Dataset rows:
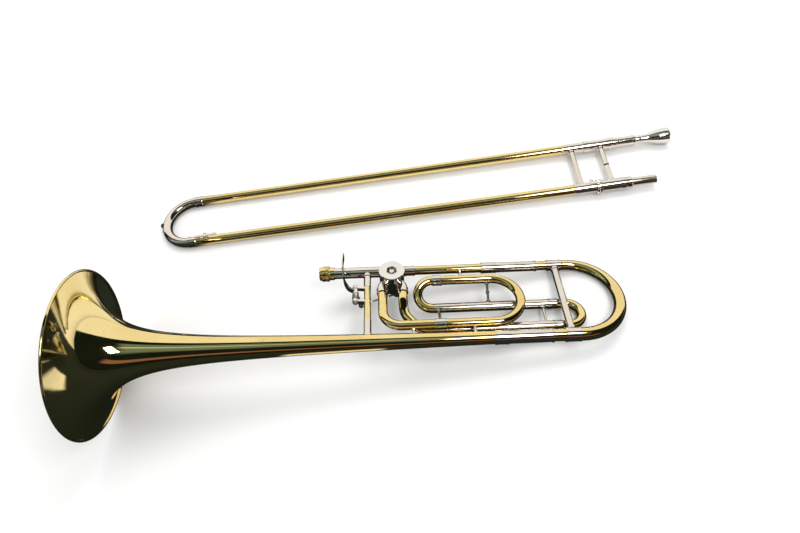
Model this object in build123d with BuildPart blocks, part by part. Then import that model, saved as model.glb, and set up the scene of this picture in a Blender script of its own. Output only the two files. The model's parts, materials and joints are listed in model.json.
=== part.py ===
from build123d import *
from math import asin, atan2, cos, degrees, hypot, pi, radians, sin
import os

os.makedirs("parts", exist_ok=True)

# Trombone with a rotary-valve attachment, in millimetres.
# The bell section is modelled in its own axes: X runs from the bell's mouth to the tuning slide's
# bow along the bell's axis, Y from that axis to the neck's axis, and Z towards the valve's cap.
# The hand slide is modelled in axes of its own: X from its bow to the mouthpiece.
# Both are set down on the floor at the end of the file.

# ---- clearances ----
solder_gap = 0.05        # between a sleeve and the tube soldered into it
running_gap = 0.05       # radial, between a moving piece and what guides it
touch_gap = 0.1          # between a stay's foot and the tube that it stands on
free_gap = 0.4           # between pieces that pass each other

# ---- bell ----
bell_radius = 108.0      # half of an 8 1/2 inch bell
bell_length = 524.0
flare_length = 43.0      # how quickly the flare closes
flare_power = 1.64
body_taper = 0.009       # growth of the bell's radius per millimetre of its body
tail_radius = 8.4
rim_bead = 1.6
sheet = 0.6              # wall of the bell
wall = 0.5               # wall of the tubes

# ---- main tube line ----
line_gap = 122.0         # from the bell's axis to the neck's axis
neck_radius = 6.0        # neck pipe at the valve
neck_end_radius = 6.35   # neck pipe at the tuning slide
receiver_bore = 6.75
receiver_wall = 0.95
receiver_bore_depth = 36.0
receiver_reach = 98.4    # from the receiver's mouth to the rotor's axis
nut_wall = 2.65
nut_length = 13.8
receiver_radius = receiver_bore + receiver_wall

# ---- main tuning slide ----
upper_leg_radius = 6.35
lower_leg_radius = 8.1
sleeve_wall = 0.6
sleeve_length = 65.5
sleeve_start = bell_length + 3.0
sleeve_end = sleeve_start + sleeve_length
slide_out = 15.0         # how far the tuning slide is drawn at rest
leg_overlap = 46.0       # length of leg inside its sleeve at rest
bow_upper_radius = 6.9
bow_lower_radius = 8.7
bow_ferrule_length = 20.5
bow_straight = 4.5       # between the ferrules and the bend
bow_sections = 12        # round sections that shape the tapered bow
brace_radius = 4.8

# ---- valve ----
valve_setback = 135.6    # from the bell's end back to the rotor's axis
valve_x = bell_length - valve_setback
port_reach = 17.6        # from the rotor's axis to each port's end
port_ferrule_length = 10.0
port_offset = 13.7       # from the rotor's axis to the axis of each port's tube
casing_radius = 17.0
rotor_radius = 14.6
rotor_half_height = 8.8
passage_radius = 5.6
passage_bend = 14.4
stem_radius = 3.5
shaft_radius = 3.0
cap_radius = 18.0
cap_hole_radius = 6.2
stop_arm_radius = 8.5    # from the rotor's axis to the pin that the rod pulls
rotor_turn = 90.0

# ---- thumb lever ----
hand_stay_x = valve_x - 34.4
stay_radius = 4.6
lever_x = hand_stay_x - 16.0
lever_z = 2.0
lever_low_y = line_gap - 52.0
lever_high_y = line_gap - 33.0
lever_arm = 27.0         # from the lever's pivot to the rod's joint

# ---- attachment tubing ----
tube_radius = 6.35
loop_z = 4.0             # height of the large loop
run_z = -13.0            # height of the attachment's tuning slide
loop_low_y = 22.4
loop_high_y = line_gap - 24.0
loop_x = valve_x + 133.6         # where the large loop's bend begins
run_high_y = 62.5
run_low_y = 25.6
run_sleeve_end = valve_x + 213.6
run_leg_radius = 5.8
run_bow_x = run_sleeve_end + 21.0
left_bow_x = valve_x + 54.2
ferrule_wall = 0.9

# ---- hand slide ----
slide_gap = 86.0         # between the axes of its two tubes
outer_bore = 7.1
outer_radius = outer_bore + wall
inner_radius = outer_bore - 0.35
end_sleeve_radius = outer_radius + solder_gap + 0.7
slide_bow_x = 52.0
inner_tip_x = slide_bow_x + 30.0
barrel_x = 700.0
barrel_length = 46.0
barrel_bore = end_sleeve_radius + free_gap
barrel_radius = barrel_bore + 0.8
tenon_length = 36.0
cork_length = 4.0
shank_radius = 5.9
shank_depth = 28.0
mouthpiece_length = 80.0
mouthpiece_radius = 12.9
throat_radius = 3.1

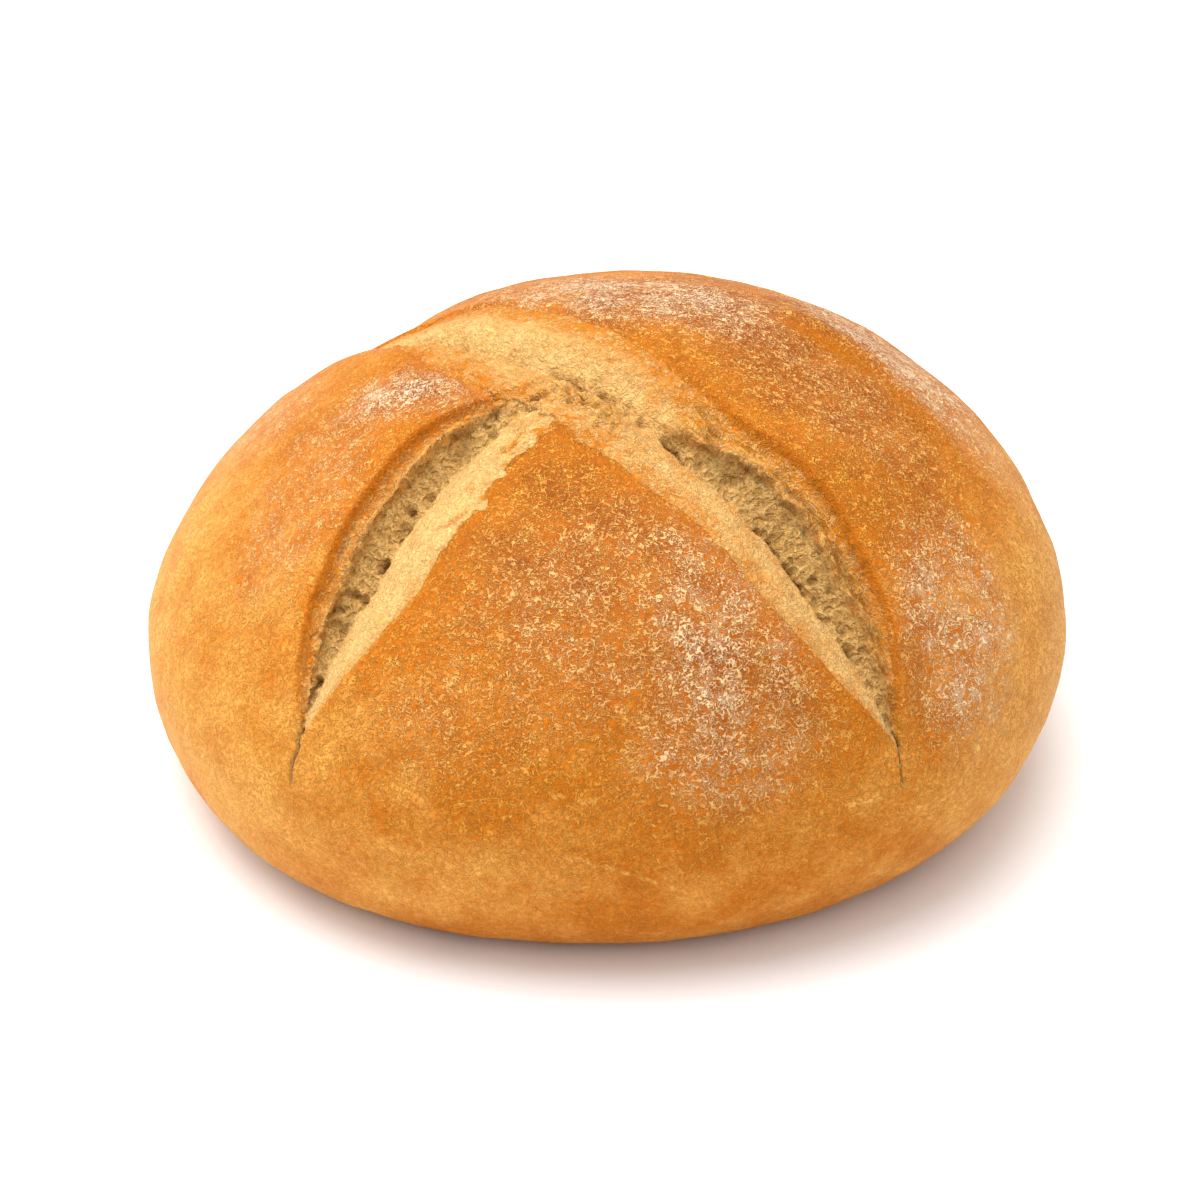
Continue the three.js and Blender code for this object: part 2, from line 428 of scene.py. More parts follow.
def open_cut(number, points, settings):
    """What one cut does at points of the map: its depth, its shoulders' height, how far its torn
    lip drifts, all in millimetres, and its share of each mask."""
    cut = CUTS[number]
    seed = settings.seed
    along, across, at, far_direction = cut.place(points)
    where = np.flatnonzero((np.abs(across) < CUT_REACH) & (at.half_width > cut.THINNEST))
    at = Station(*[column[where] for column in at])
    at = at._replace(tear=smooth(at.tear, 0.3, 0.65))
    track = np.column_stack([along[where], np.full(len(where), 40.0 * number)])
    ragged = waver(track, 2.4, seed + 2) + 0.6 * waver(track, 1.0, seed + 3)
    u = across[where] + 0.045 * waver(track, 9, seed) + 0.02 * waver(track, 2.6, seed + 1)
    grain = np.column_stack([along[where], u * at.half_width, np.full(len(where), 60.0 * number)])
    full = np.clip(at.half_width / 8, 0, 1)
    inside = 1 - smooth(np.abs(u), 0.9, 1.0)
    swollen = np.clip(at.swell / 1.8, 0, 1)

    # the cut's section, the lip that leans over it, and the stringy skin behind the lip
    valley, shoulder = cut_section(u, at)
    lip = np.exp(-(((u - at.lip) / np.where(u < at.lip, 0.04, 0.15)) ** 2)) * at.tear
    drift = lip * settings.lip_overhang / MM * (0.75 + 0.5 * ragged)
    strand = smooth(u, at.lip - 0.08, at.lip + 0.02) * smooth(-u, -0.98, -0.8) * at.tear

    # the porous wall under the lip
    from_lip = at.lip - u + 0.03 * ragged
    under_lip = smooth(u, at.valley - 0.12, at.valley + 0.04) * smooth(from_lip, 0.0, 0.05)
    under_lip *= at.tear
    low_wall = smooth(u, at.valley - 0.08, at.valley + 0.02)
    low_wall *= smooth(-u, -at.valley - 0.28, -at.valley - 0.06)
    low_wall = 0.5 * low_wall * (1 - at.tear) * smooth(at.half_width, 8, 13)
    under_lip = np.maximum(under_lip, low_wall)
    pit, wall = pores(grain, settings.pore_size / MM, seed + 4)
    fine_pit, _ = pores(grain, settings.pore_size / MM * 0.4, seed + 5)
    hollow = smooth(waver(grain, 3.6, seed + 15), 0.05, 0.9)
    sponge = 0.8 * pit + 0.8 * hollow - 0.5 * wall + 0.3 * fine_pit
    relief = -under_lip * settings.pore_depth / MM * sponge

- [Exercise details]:
Copy all the records above exactly, missing none.

- [Answer for this exercise]:
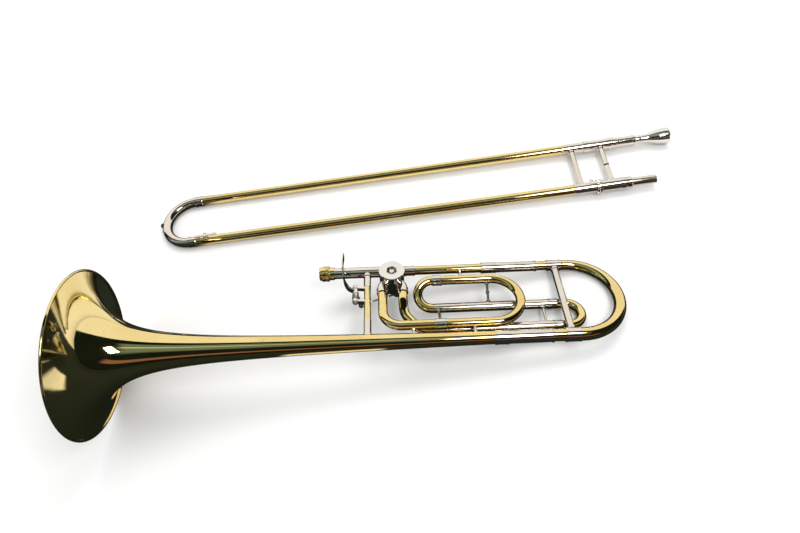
Model this object in build123d with BuildPart blocks, part by part. Then import that model, saved as model.glb, and set up the scene of this picture in a Blender script of its own. Output only the two files. The model's parts, materials and joints are listed in model.json.
=== part.py ===
from build123d import *
from math import asin, atan2, cos, degrees, hypot, pi, radians, sin
import os

os.makedirs("parts", exist_ok=True)

# Trombone with a rotary-valve attachment, in millimetres.
# The bell section is modelled in its own axes: X runs from the bell's mouth to the tuning slide's
# bow along the bell's axis, Y from that axis to the neck's axis, and Z towards the valve's cap.
# The hand slide is modelled in axes of its own: X from its bow to the mouthpiece.
# Both are set down on the floor at the end of the file.

# ---- clearances ----
solder_gap = 0.05        # between a sleeve and the tube soldered into it
running_gap = 0.05       # radial, between a moving piece and what guides it
touch_gap = 0.1          # between a stay's foot and the tube that it stands on
free_gap = 0.4           # between pieces that pass each other

# ---- bell ----
bell_radius = 108.0      # half of an 8 1/2 inch bell
bell_length = 524.0
flare_length = 43.0      # how quickly the flare closes
flare_power = 1.64
body_taper = 0.009       # growth of the bell's radius per millimetre of its body
tail_radius = 8.4
rim_bead = 1.6
sheet = 0.6              # wall of the bell
wall = 0.5               # wall of the tubes

# ---- main tube line ----
line_gap = 122.0         # from the bell's axis to the neck's axis
neck_radius = 6.0        # neck pipe at the valve
neck_end_radius = 6.35   # neck pipe at the tuning slide
receiver_bore = 6.75
receiver_wall = 0.95
receiver_bore_depth = 36.0
receiver_reach = 98.4    # from the receiver's mouth to the rotor's axis
nut_wall = 2.65
nut_length = 13.8
receiver_radius = receiver_bore + receiver_wall

# ---- main tuning slide ----
upper_leg_radius = 6.35
lower_leg_radius = 8.1
sleeve_wall = 0.6
sleeve_length = 65.5
sleeve_start = bell_length + 3.0
sleeve_end = sleeve_start + sleeve_length
slide_out = 15.0         # how far the tuning slide is drawn at rest
leg_overlap = 46.0       # length of leg inside its sleeve at rest
bow_upper_radius = 6.9
bow_lower_radius = 8.7
bow_ferrule_length = 20.5
bow_straight = 4.5       # between the ferrules and the bend
bow_sections = 12        # round sections that shape the tapered bow
brace_radius = 4.8

# ---- valve ----
valve_setback = 135.6    # from the bell's end back to the rotor's axis
valve_x = bell_length - valve_setback
port_reach = 17.6        # from the rotor's axis to each port's end
port_ferrule_length = 10.0
port_offset = 13.7       # from the rotor's axis to the axis of each port's tube
casing_radius = 17.0
rotor_radius = 14.6
rotor_half_height = 8.8
passage_radius = 5.6
passage_bend = 14.4
stem_radius = 3.5
shaft_radius = 3.0
cap_radius = 18.0
cap_hole_radius = 6.2
stop_arm_radius = 8.5    # from the rotor's axis to the pin that the rod pulls
rotor_turn = 90.0

# ---- thumb lever ----
hand_stay_x = valve_x - 34.4
stay_radius = 4.6
lever_x = hand_stay_x - 16.0
lever_z = 2.0
lever_low_y = line_gap - 52.0
lever_high_y = line_gap - 33.0
lever_arm = 27.0         # from the lever's pivot to the rod's joint

# ---- attachment tubing ----
tube_radius = 6.35
loop_z = 4.0             # height of the large loop
run_z = -13.0            # height of the attachment's tuning slide
loop_low_y = 22.4
loop_high_y = line_gap - 24.0
loop_x = valve_x + 133.6         # where the large loop's bend begins
run_high_y = 62.5
run_low_y = 25.6
run_sleeve_end = valve_x + 213.6
run_leg_radius = 5.8
run_bow_x = run_sleeve_end + 21.0
left_bow_x = valve_x + 54.2
ferrule_wall = 0.9

# ---- hand slide ----
slide_gap = 86.0         # between the axes of its two tubes
outer_bore = 7.1
outer_radius = outer_bore + wall
inner_radius = outer_bore - 0.35
end_sleeve_radius = outer_radius + solder_gap + 0.7
slide_bow_x = 52.0
inner_tip_x = slide_bow_x + 30.0
barrel_x = 700.0
barrel_length = 46.0
barrel_bore = end_sleeve_radius + free_gap
barrel_radius = barrel_bore + 0.8
tenon_length = 36.0
cork_length = 4.0
shank_radius = 5.9
shank_depth = 28.0
mouthpiece_length = 80.0
mouthpiece_radius = 12.9
throat_radius = 3.1

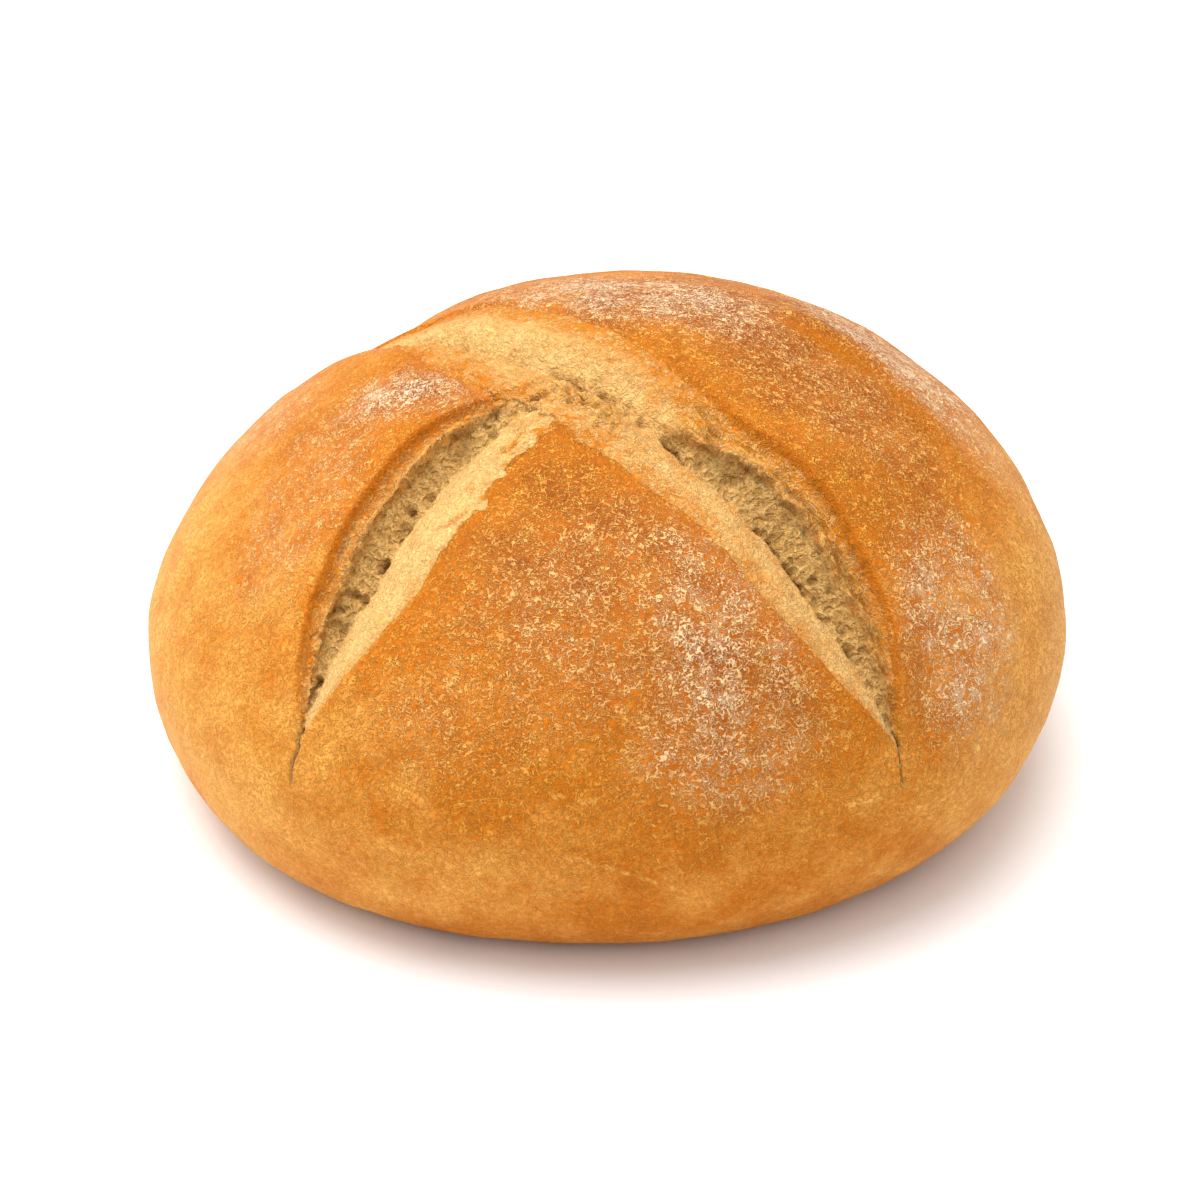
Continue the three.js and Blender code for this object: part 2, from line 428 of scene.py. More parts follow.
def open_cut(number, points, settings):
    """What one cut does at points of the map: its depth, its shoulders' height, how far its torn
    lip drifts, all in millimetres, and its share of each mask."""
    cut = CUTS[number]
    seed = settings.seed
    along, across, at, far_direction = cut.place(points)
    where = np.flatnonzero((np.abs(across) < CUT_REACH) & (at.half_width > cut.THINNEST))
    at = Station(*[column[where] for column in at])
    at = at._replace(tear=smooth(at.tear, 0.3, 0.65))
    track = np.column_stack([along[where], np.full(len(where), 40.0 * number)])
    ragged = waver(track, 2.4, seed + 2) + 0.6 * waver(track, 1.0, seed + 3)
    u = across[where] + 0.045 * waver(track, 9, seed) + 0.02 * waver(track, 2.6, seed + 1)
    grain = np.column_stack([along[where], u * at.half_width, np.full(len(where), 60.0 * number)])
    full = np.clip(at.half_width / 8, 0, 1)
    inside = 1 - smooth(np.abs(u), 0.9, 1.0)
    swollen = np.clip(at.swell / 1.8, 0, 1)

    # the cut's section, the lip that leans over it, and the stringy skin behind the lip
    valley, shoulder = cut_section(u, at)
    lip = np.exp(-(((u - at.lip) / np.where(u < at.lip, 0.04, 0.15)) ** 2)) * at.tear
    drift = lip * settings.lip_overhang / MM * (0.75 + 0.5 * ragged)
    strand = smooth(u, at.lip - 0.08, at.lip + 0.02) * smooth(-u, -0.98, -0.8) * at.tear

    # the porous wall under the lip
    from_lip = at.lip - u + 0.03 * ragged
    under_lip = smooth(u, at.valley - 0.12, at.valley + 0.04) * smooth(from_lip, 0.0, 0.05)
    under_lip *= at.tear
    low_wall = smooth(u, at.valley - 0.08, at.valley + 0.02)
    low_wall *= smooth(-u, -at.valley - 0.28, -at.valley - 0.06)
    low_wall = 0.5 * low_wall * (1 - at.tear) * smooth(at.half_width, 8, 13)
    under_lip = np.maximum(under_lip, low_wall)
    pit, wall = pores(grain, settings.pore_size / MM, seed + 4)
    fine_pit, _ = pores(grain, settings.pore_size / MM * 0.4, seed + 5)
    hollow = smooth(waver(grain, 3.6, seed + 15), 0.05, 0.9)
    sponge = 0.8 * pit + 0.8 * hollow - 0.5 * wall + 0.3 * fine_pit
    relief = -under_lip * settings.pore_depth / MM * sponge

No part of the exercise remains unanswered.